Pasa: There's a photo of a highway in your Sacred Art portfolio, and it has the text, "I found some sacred chrome flashing by on the sacred frontage road. The spirits are with me today. I can feel it. This was made in Santa Fe, where my son was born."

McNeil: That whole series is a sacred series. Over the years, I get asked by curators to participate in exhibitions having to do with sacred art, and that always seemed peculiar to me, as an artist. I never told anyone I was sacred. So, anyway, I was starting to get self-conscious about putting my work in these sacred shows, so I thought I should just make a body of work for all these people who want sacred art.

Pasa: These text elements also appear in Fly by Night Mythology, along with images of ravens, Tonto, canoes, fish, and old family photos.

McNeil: The narrative has become a critical part of the work, and that's where a lot of it started — from journals I have. Writing comes first for me a lot of times.

Pasa: One of the pictures with text says, "Edward Curtis dressed a pair of Tlingit warriors in some costumes from the trunk of his car ... it was the last photo he ever made."

McNeil: I think that's true, in a sense.
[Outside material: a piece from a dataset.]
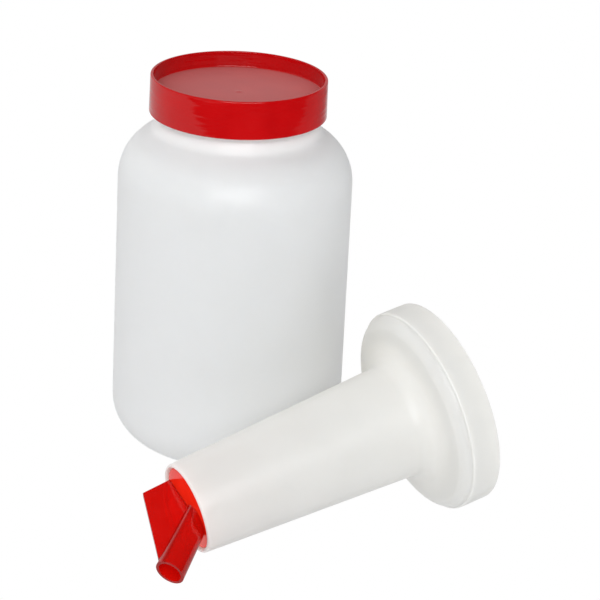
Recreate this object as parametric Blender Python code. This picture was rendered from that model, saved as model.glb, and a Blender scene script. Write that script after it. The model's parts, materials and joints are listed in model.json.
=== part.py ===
"""Store-and-pour drinks container: a wide-mouth jar with its screw lid, and the pouring neck for it.

The jar stands upright with the lid screwed on. The neck lies in front of it along X: it rests on the
edge of its collar, on its lip and on the tip of its spout. Sizes are in metres. The origin is the
centre of the jar's base, +Z is up, the neck lies on the -Y side and its collar points to +X.
"""
import math

import bmesh
import bpy
from mathutils import Matrix, Vector

GAP = 0.0003                        # kept between pieces that rest on each other
SEGMENTS = 64                       # facets round a large turned piece
SMALL_SEGMENTS = 32                 # facets round the spout's tube
CUT_OVERRUN = 0.0030                # how far a cutter passes beyond what it cuts

# Jar
JAR_FOOT_RADIUS = 0.0643            # the wall narrows slightly from foot to shoulder
JAR_SHOULDER_RADIUS = 0.0637
JAR_WALL = 0.0020
JAR_BASE_ROUND = 0.0255             # radius between the base and the wall
JAR_SHOULDER_START = 0.1536         # where the straight wall ends
JAR_SHOULDER_ROUND = 0.0293
JAR_SHOULDER_SWEEP = math.radians(61)
JAR_THROAT_RADIUS = 0.0446          # below the thread
JAR_THROAT_HEIGHT = 0.1855
FINISH_RADIUS = 0.0436              # the threaded mouth, outside and inside
MOUTH_RADIUS = 0.0413
RIM_HEIGHT = 0.1990

# Screw thread, shared by the jar, the lid and the neck's collar
THREAD_LEAD = 0.0050
THREAD_TURNS = 1.1
THREAD_BASE = 0.0024                # width at the root and at the crest
THREAD_TOP = 0.0009
THREAD_ROOT = 0.0006                # how far the ridge is sunk in its wall
JAR_CREST = 0.0452
CAP_CREST = 0.0442
CAP_BORE = 0.0460                   # inside of the lid's skirt and of the collar's ring
JAR_THREAD_LOW = 0.1919             # height of the thread's middle where it starts

# Lid and its liner
LID_TOP = 0.2113
LID_BOTTOM = 0.1909
LID_TOP_RADIUS = 0.0475
LID_BOTTOM_RADIUS = 0.0478
LID_FLOOR = 0.2024                  # top of the sunken floor
LID_FLOOR_THICKNESS = 0.0018
LID_RECESS_RADIUS = 0.0459
LID_EDGE_ROUND = 0.0006
LINER_RADIUS = 0.0456
LINER_THICKNESS = 0.0010

# Neck. Distances "along" run from the lip to the collar.
LIP_RADIUS = 0.0242
LIP_ROUND = 0.0014
BORE_RADIUS = 0.0221                # holds the spout's plug
BORE_DEPTH = 0.0096
BORE_CHAMFER = 0.0012
CONE_END = 0.1199
CONE_END_RADIUS = 0.0302
CONE_FILLET = 0.0109
FILLET_SWEEP = math.radians(78)
NECK_WALL = 0.0021
COLLAR_RADIUS = 0.0554
COLLAR_ROUND = 0.0084
COLLAR_EDGE = 0.1412                # where the rounded edge meets the collar's rim
NECK_LENGTH = 0.1543
SEAT = 0.1348                       # face that the gasket sits on
SEAT_INNER_RADIUS = 0.0404
RING_RADIUS = 0.0482                # outside of the threaded ring inside the collar
RING_END = 0.1510
COLLAR_THREAD_LOW = -0.1488         # in the neck's own Z, which points out of the lip

# Gasket in the collar
GASKET_RADIUS = 0.0456
GASKET_BORE = 0.0409
GASKET_THICKNESS = 0.0015

# Where the neck lies
LIP_X = -0.0811
NECK_Y = -0.1151
SPOUT_ROLL = math.radians(70.2)     # the spout's turn away from straight down, towards -Y

# Spout, in the neck's frame: "out" is along the neck's axis from the lip, "off" is across it
PLUG_RADIUS = 0.0217
PLUG_BORE = 0.0184
PLUG_TOP = -0.0014
PLUG_FLOOR = -0.0030
PLUG_END = -0.0090
GROOVE_RADIUS = 0.0196
GROOVE_TOP = -0.0046
GROOVE_END = -0.0070
TUBE_ANGLE = math.radians(40.5)     # from the neck's axis
TUBE_RADIUS = 0.0070                # at the plug; it widens a little towards the mouth
TUBE_BORE = 0.0057
MOUTH_ANGLE = math.radians(35)      # the cut of the tube's end
MOUTH_RADIUS_OUTSIDE = 0.0077
MOUTH_BORE = 0.0062
MOUTH_OUT = 0.0257
MOUTH_OFF = 0.0318
FIN_THICKNESS = 0.0026
FIN_CORNERS = (                     # (out, off)
    (-0.0022, -0.0203),
    (0.0148, -0.0189),
    (0.0269, 0.0218),
    (0.0215, 0.0275),
    (-0.0022, 0.0080),
)
SEAL_RADIUS = 0.0218
SEAL_BORE = 0.0199
SEAL_WIDTH = 0.0018


def clear_scene():
    for item in list(bpy.data.objects):
        bpy.data.objects.remove(item, do_unlink=True)


def plastic(name, color, roughness, transmission=0.0):
    material = bpy.data.materials.new(name)
    material.use_nodes = True
    shader = material.node_tree.nodes["Principled BSDF"]
    shader.inputs["Base Color"].default_value = (*color, 1.0)
    shader.inputs["Roughness"].default_value = roughness
    shader.inputs["Metallic"].default_value = 0.0
    shader.inputs["Transmission Weight"].default_value = transmission
    return material


def arc(center, radii, start, end, steps):
    """Points on an ellipse about center, angles in radians from +r towards +z, both ends included."""
    points = []
    for step in range(steps + 1):
        angle = start + (end - start) * step / steps
        points.append((center[0] + radii[0] * math.cos(angle), center[1] + radii[1] * math.sin(angle)))
    return points


def mesh_object(name, shape, material):
    bmesh.ops.recalc_face_normals(shape, faces=shape.faces)
    mesh = bpy.data.meshes.new(name)
    shape.to_mesh(mesh)
    shape.free()
    mesh.shade_smooth()
    mesh.set_sharp_from_angle(angle=math.radians(35))
    if material:
        mesh.materials.append(material)
    item = bpy.data.objects.new(name, mesh)
    bpy.context.scene.collection.objects.link(item)
    return item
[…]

He never photographed the Tlingit people. If you look at his huge body of work, Tlingits are conspicuously missing, and if you look at them from a visual standpoint, they're just really powerful. On the other hand, our own culture has such a strong sense of ownership. My theory is, he probably did try to make photographs there, and maybe he got snotty to the wrong people, and they knocked him out or something.